Pourquoi finit la lutte ? comment s’engage la révolution ? Ce sont là deux questions qui dominent toutes les autres et qu’il convient d’examiner successivement.


I

L’accord des trois élémens montemoliniste, exalté proprement dit et républicain dans le diminutif de guerre civile qui vient d’expirer entre l’Ebre et les Pyrénées est incontestable. La junte libérale de Perpignan et la junte républicaine de Bayonne ont favorisé tour à tour l’expédition de Cabrera en Catalogne et celle d’Alzaa en Navarre. Ces deux juntes correspondaient à Pau avec un comité mixte, et à Toulouse avec un comité montemoliniste central, lesquels recevaient de Londres des ordres et de l’argent. Les ordres venaient de la petite cour du prétendant, et l’ancien ministre exalté Salamanca expédiait les fonds.

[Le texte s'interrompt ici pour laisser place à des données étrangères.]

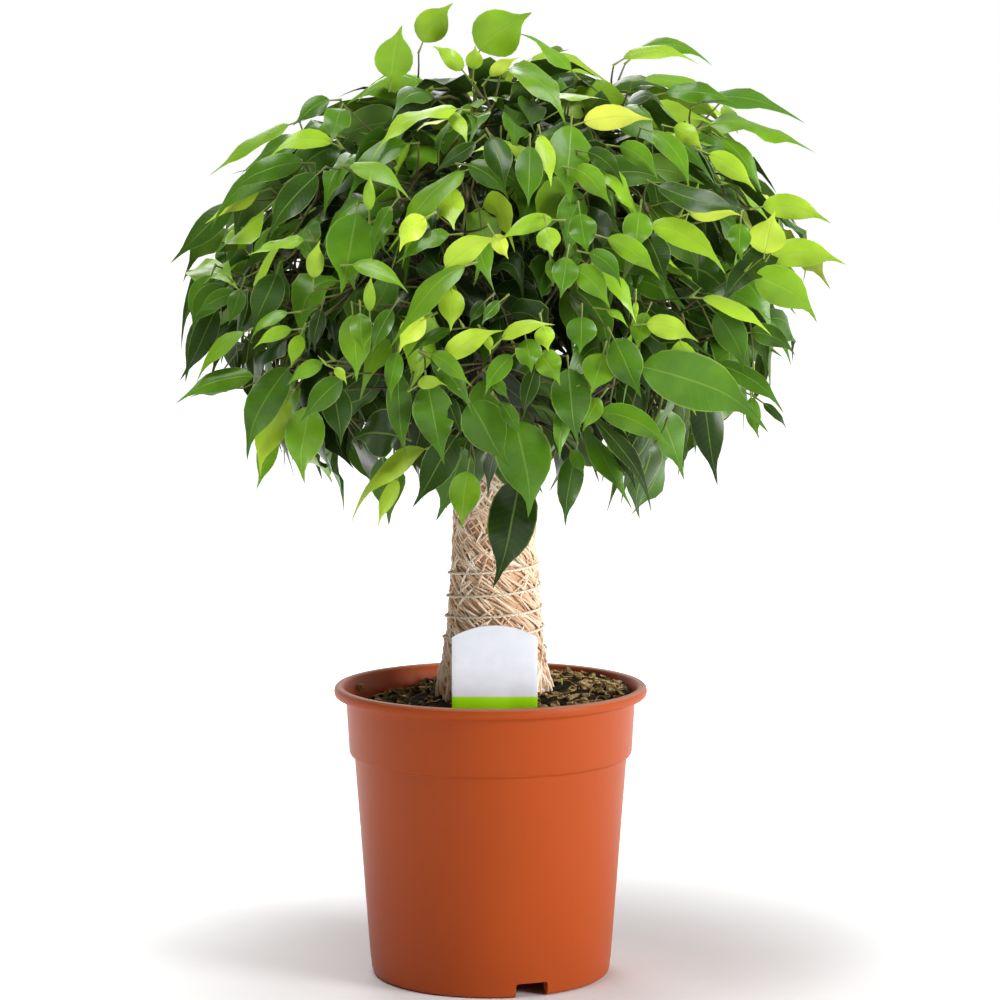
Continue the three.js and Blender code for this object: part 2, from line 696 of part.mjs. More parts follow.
// Every limb and spray as rings: all twigs first, so that no leaf is drawn through one, then leaf by leaf
function growCrown() {
  const branches = TIERS.flatMap(([, count], tier) => (
    Array.from({ length: count }, (_, index) => growBranch(tier, index))
  ));
  const limbs = branches.map(({ limb }) => rodRings(limb, 2, 4, LIMB_RADIUS, LIMB_TIP_RADIUS));
  const sprays = branches.map(({ twigs }) => ({
    places: [],
    rings: twigs.map((twig, i) => (i === 0
      ? twigRings(twig, TWIG_RADIUS, TWIG_TIP_RADIUS)
      : twigRings(twig, SIDE_TWIG_RADIUS, SIDE_TWIG_TIP_RADIUS))),
  }));
  const bodies = limbs.map(bodyOf);
  sprays.forEach((spray, k) => {
    const twigBodies = spray.rings.map(bodyOf);
    bodies.push(...twigBodies);
    branches[k].twigs.forEach((twig, i) => {
      const nodes = i === 0 ? MAIN_NODES : SIDE_NODES;
      nodes.forEach((t, j) => {
        const side = t === 1 ? 0 : 1 - 2 * (j % 2);
        const root = onRod(twig, TWIG_STEPS, t);
        spray.places.push({ ...root, side, twig: twigBodies[i], rings: spray.rings[i] });
      });
    });
  });
  sprays.forEach((spray, k) => {
    spray.places.forEach((place, j) => {
      const leaf = growLeaf(place, drawFrom(1000 + 100 * k + j), bodies);
      if (leaf) {
        bodies.push(bodyOf(leaf));
      }
      if (leaf && place.side === 0) {
        place.rings.push(...leaf.slice(1));
      } else if (leaf) {
        spray.rings.push(leaf);
      }
    });
  });
  return { limbs, sprays };
}

// One solid from overlapping lofts
function joined(ringSets) {
  return wasm.Manifold.union(ringSets.map((rings) => solidOf(loft(rings))))
    .asOriginal()
    .simplify(JOIN_TOLERANCE);
}

// Trunk with the shallow ribs of stems grown together, and the limbs that fork from it
function makeTrunk(limbs) {
  const ribbed = (angle, z) => trunkRadius(z) * (1 + TRUNK_LOBE_DEPTH * Math.cos(TRUNK_LOBES * angle));
  const levels = [TRUNK_ROOT_Z, ...WRAP_LEVELS, ...steps(WRAP_TOP_Z, TRUNK_TOP_Z, 2).slice(1)];
  const stem = levels.map((z) => ringAt(TRUNK_X, z, 2 * TRUNK_LOBES, ribbed));
  return geometryOf(joined([stem, ...limbs]));
}

const materials = {
  terracotta: new THREE.MeshStandardMaterial({ color: 0xa9603f, roughness: 0.6 }),
  earth: new THREE.MeshStandardMaterial({ color: 0x3b2c22, roughness: 1 }),
  bark: new THREE.MeshStandardMaterial({ color: 0x8a7a63, roughness: 0.9 }),
  straw: new THREE.MeshStandardMaterial({ color: 0xa98f62, roughness: 1 }),
  cord: new THREE.MeshStandardMaterial({ color: 0xd8cba8, roughness: 0.9 }),
  card: new THREE.MeshStandardMaterial({ color: 0xf2f2ee, roughness: 0.5 }),
  leaf: new THREE.MeshStandardMaterial({ color: 0x3d7a2c, roughness: 0.45 }),
};

const plant = new THREE.Group();

function addPart(name, geometry, material) {
  const part = new THREE.Mesh(geometry, material);
  part.name = name;
  plant.add(part);
}

const crown = growCrown();
addPart('pot', makePot(), materials.terracotta);
addPart('soil', makeSoil(makeLabel(FIT_GAP)), materials.earth);
addPart('trunk', makeTrunk(crown.limbs), materials.bark);
addPart('trunk_wrap', makeWrap(), materials.straw);
addPart('binding_twine', makeTwine(), materials.cord);
addPart('plant_label', makeLabel(0), materials.card);
crown.sprays.forEach((spray, k) => {
  addPart(`spray_${String(k + 1).padStart(2, '0')}`, geometryOf(joined(spray.rings)), materials.leaf);
});

export default plant;
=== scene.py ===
# %% [markdown]
# # A weeping fig in a nursery pot
# This notebook dresses a plant whose solids are already packed: pot, soil, trunk with its limbs, a
# fibre wrap with twine, a label and thirty leafy sprays. Each solid is the frame for a finer piece that
# stays where the solid is. Blender works in metres, and the sizes here are written in millimetres, as a
# grower would measure.

# %% Load the frame
import math

import bpy
import bmesh
import numpy as np
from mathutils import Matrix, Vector, noise


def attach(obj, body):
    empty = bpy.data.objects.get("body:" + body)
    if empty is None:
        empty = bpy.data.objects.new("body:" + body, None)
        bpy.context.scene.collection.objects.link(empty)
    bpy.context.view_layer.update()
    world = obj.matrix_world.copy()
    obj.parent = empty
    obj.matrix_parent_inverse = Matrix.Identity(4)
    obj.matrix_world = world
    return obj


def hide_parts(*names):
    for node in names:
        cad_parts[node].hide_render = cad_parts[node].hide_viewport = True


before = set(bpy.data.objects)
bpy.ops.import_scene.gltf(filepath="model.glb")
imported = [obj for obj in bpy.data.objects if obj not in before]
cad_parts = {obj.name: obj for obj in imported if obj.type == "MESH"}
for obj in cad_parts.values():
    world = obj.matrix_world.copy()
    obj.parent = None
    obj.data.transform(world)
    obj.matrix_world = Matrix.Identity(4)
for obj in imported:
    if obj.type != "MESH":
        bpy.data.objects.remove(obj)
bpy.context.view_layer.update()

MM = 0.001
print("nodes in the frame:", len(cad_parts))

# %% [markdown]
# ## Camera
# The photograph looks slightly down on the plant from 1.8 m away through a long lens, so the pot's rim
# is a flat ellipse and the soil just shows. The camera is set up first, because the matched leaves are
# placed as they are seen from it.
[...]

Où les prenait-il ? Je ne veux accuser personne, mais il est constant que le prétendant d’une part, M. Salamanca et trois banquiers de ses amis d’autre part, ont successivement échoué dans leurs tentatives d’emprunt, et, par une coïncidence singulière, les dépenses secrètes du Foreign-Office ont atteint en 1848 un chiffre relativement exorbitant. Comment expliquer d’ailleurs, si ce n’est par certaines connivences officielles, les nombreuses expéditions de fusils faites d’Angleterre vers l’Espagne, une époque où les mesures exceptionnelles décrétées contre le chartisme faisaient planer une surveillance rigoureuse et continue sur cette branche de la production britannique ? Ajoutons que des canons sortis des arsenaux de la Grande-Bretagne ont été également dirigés vers la Méditerranée, et que ce fait, dénoncé à temps, ne put être justifié que par un malentendu. Mais à quoi bon rester dans le domaine des rapprochemens et des mystères ? Les scrupules de lord Palmerston n’étaient-ils pas ici fort à l’aise ?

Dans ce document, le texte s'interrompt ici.